=== YOUR TASK ===
Write each line out again exactly as written.

=== COLLECTED MATERIAL ===
• • •
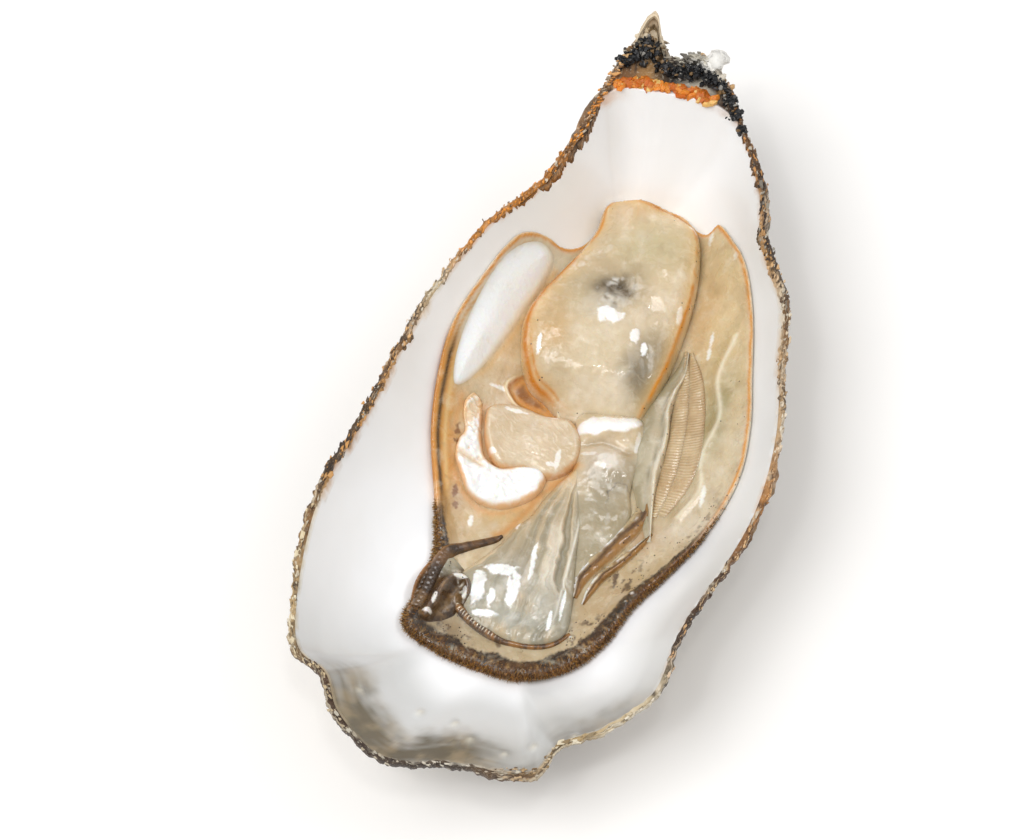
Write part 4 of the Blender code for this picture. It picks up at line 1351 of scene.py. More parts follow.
def body_relief(x, y, d, share):
    """The plump body: full towards the hinge and the left, sinking towards the muscle."""
    steep = 1 - 0.8 * smooth(8.0, 0.5, y)
    height = bed(x, y) - SINK + (5.6 + 0.9 * smooth(5, 26, y)) * swelling(d, 7.0, 2.2) * steep
    hollow = np.exp(-((x - 3.4) ** 2 + (y - 19.0) ** 2) / 10.0)
    dip = np.exp(-(GREY_VALLEY.measure(x, y)[0] / 1.6) ** 2)
    inner = smooth(0.4, 3, d)
    height = height - inner * (0.9 * hollow + 0.7 * dip)
    height = height + inner * (0.36 * rough(x, y, 5, 500) + 0.10 * rough(x, y, 1.8, 510))
    crinkle = smooth(0.0, 0.3, rough(x, y, 3.0, 520))
    crinkle = crinkle * np.exp(-((x - 0.5) ** 2 / 34 + (y - 21.0) ** 2 / 20))
    height = height + 0.35 * crinkle * rough(x, y * 0.7, 1.1, 530, 2)
    sides = smooth(1.5, 4.5, y)
    height = height + 0.22 * np.exp(-((d - 0.75) / 0.35) ** 2) * sides
    colour = lined(flesh_colour(x, y), x, y)
    milky = smooth(0.05, 0.5, rough(x, y, 6, 540))
    misty = smooth(0.0, 0.45, rough(x, y, 4.5, 543)) * smooth(24, 5, y)
    sooty = smooth(-0.1, 0.5, rough(x, y, 1.4, 545, 3)) * smooth(0.15, 0.75, hollow)
    # Painted glints on the crinkled film round the dark spot
    painted_glints = crinkle * smooth(0.12, 0.35, np.abs(rough(x, y, 1.2, 531, 3)))
    # Painted highlights on the wet film of the body, a little raised and glossier
    white = glints(x, y, BODY_GLINTS, 556)
    height = height + 0.12 * white
    left = smooth(2, -1, x) * smooth(26, 22, y)
    ragged = rough(x, y, 2.6, 555)
    line = np.exp(-((d - 0.7 - 0.15 * ragged) / (0.26 + 0.12 * left)) ** 2) * sides
    twin = np.exp(-((d - 1.5 - 0.2 * ragged) / 0.2) ** 2) * sides * left * smooth(13, 8, y)
    glow = np.exp(-((d - 0.8) / 1.2) ** 2) * sides
    tone = blend(paint(210, 136, 28), paint(194, 118, 16), left)
    fade = np.maximum(left, smooth(-0.5, 0.0, ragged))
    wet = 0.35 + 0.35 * smooth(-0.1, 0.4, rough(x, y, 4, 550)) + 0.3 * white
    wet = np.minimum(wet, 1) * (1 - 0.85 * line * fade)
    colour = layered(
        colour, (paint(240, 231, 212), 0.35 * milky * inner),
        (paint(186, 176, 150), 0.35 * misty * inner),
        (paint(84, 68, 46), 0.6 * sooty),
        (paint(240, 236, 228), 0.75 * painted_glints),
        (paint(252, 251, 249), 0.9 * white),
        (paint(226, 184, 108), 0.4 * glow),
        (tone, line * fade),
        (paint(196, 128, 34), 0.9 * twin))
    return height, colour, wet, 0.03 * smooth(2.5, 0.5, d)


ADDUCTOR_OUTLINE = (
    (-10.6, -0.5), (-9.0, 1.0), (-6.3, 1.5), (-2.8, 1.0), (0.6, 1.0), (2.4, -0.6), (3.1, -2.8),
    (2.8, -5.2), (1.2, -7.2), (-1.0, -8.2), (-3.9, -7.6), (-7.3, -8.2), (-9.3, -6.4), (-10.4, -3.6))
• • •
=== EXERCISE RESPONSE ===
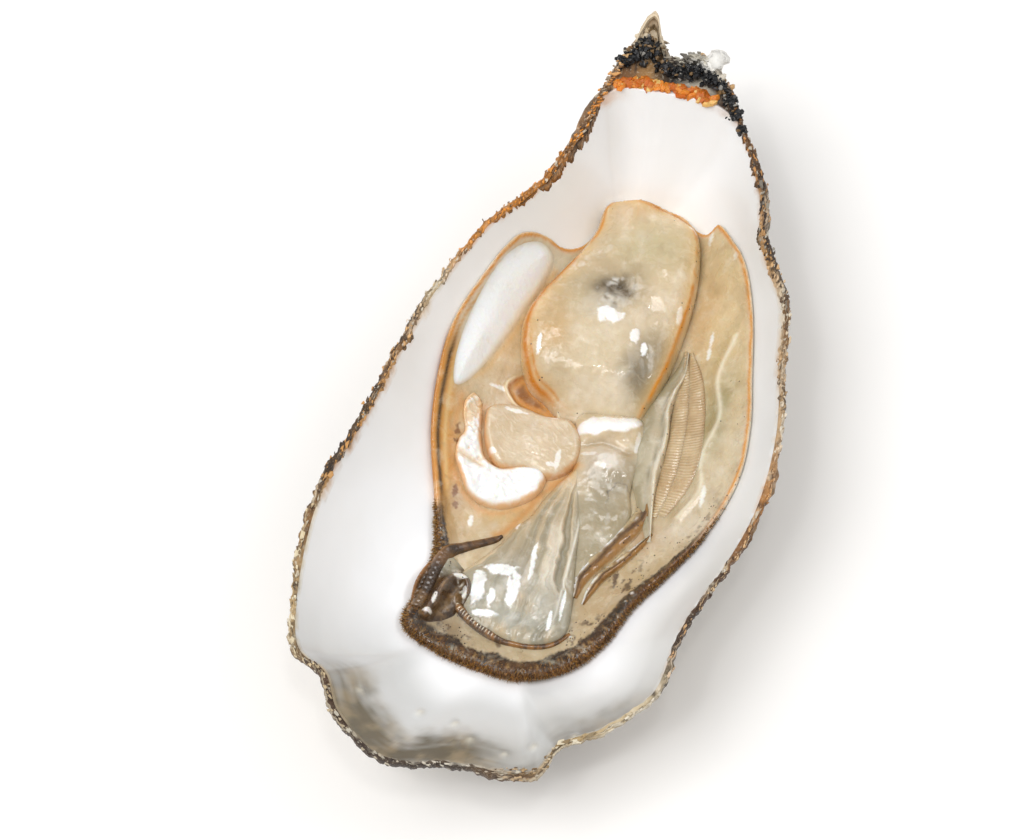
Write part 4 of the Blender code for this picture. It picks up at line 1351 of scene.py. More parts follow.
def body_relief(x, y, d, share):
    """The plump body: full towards the hinge and the left, sinking towards the muscle."""
    steep = 1 - 0.8 * smooth(8.0, 0.5, y)
    height = bed(x, y) - SINK + (5.6 + 0.9 * smooth(5, 26, y)) * swelling(d, 7.0, 2.2) * steep
    hollow = np.exp(-((x - 3.4) ** 2 + (y - 19.0) ** 2) / 10.0)
    dip = np.exp(-(GREY_VALLEY.measure(x, y)[0] / 1.6) ** 2)
    inner = smooth(0.4, 3, d)
    height = height - inner * (0.9 * hollow + 0.7 * dip)
    height = height + inner * (0.36 * rough(x, y, 5, 500) + 0.10 * rough(x, y, 1.8, 510))
    crinkle = smooth(0.0, 0.3, rough(x, y, 3.0, 520))
    crinkle = crinkle * np.exp(-((x - 0.5) ** 2 / 34 + (y - 21.0) ** 2 / 20))
    height = height + 0.35 * crinkle * rough(x, y * 0.7, 1.1, 530, 2)
    sides = smooth(1.5, 4.5, y)
    height = height + 0.22 * np.exp(-((d - 0.75) / 0.35) ** 2) * sides
    colour = lined(flesh_colour(x, y), x, y)
    milky = smooth(0.05, 0.5, rough(x, y, 6, 540))
    misty = smooth(0.0, 0.45, rough(x, y, 4.5, 543)) * smooth(24, 5, y)
    sooty = smooth(-0.1, 0.5, rough(x, y, 1.4, 545, 3)) * smooth(0.15, 0.75, hollow)
    # Painted glints on the crinkled film round the dark spot
    painted_glints = crinkle * smooth(0.12, 0.35, np.abs(rough(x, y, 1.2, 531, 3)))
    # Painted highlights on the wet film of the body, a little raised and glossier
    white = glints(x, y, BODY_GLINTS, 556)
    height = height + 0.12 * white
    left = smooth(2, -1, x) * smooth(26, 22, y)
    ragged = rough(x, y, 2.6, 555)
    line = np.exp(-((d - 0.7 - 0.15 * ragged) / (0.26 + 0.12 * left)) ** 2) * sides
    twin = np.exp(-((d - 1.5 - 0.2 * ragged) / 0.2) ** 2) * sides * left * smooth(13, 8, y)
    glow = np.exp(-((d - 0.8) / 1.2) ** 2) * sides
    tone = blend(paint(210, 136, 28), paint(194, 118, 16), left)
    fade = np.maximum(left, smooth(-0.5, 0.0, ragged))
    wet = 0.35 + 0.35 * smooth(-0.1, 0.4, rough(x, y, 4, 550)) + 0.3 * white
    wet = np.minimum(wet, 1) * (1 - 0.85 * line * fade)
    colour = layered(
        colour, (paint(240, 231, 212), 0.35 * milky * inner),
        (paint(186, 176, 150), 0.35 * misty * inner),
        (paint(84, 68, 46), 0.6 * sooty),
        (paint(240, 236, 228), 0.75 * painted_glints),
        (paint(252, 251, 249), 0.9 * white),
        (paint(226, 184, 108), 0.4 * glow),
        (tone, line * fade),
        (paint(196, 128, 34), 0.9 * twin))
    return height, colour, wet, 0.03 * smooth(2.5, 0.5, d)


ADDUCTOR_OUTLINE = (
    (-10.6, -0.5), (-9.0, 1.0), (-6.3, 1.5), (-2.8, 1.0), (0.6, 1.0), (2.4, -0.6), (3.1, -2.8),
    (2.8, -5.2), (1.2, -7.2), (-1.0, -8.2), (-3.9, -7.6), (-7.3, -8.2), (-9.3, -6.4), (-10.4, -3.6))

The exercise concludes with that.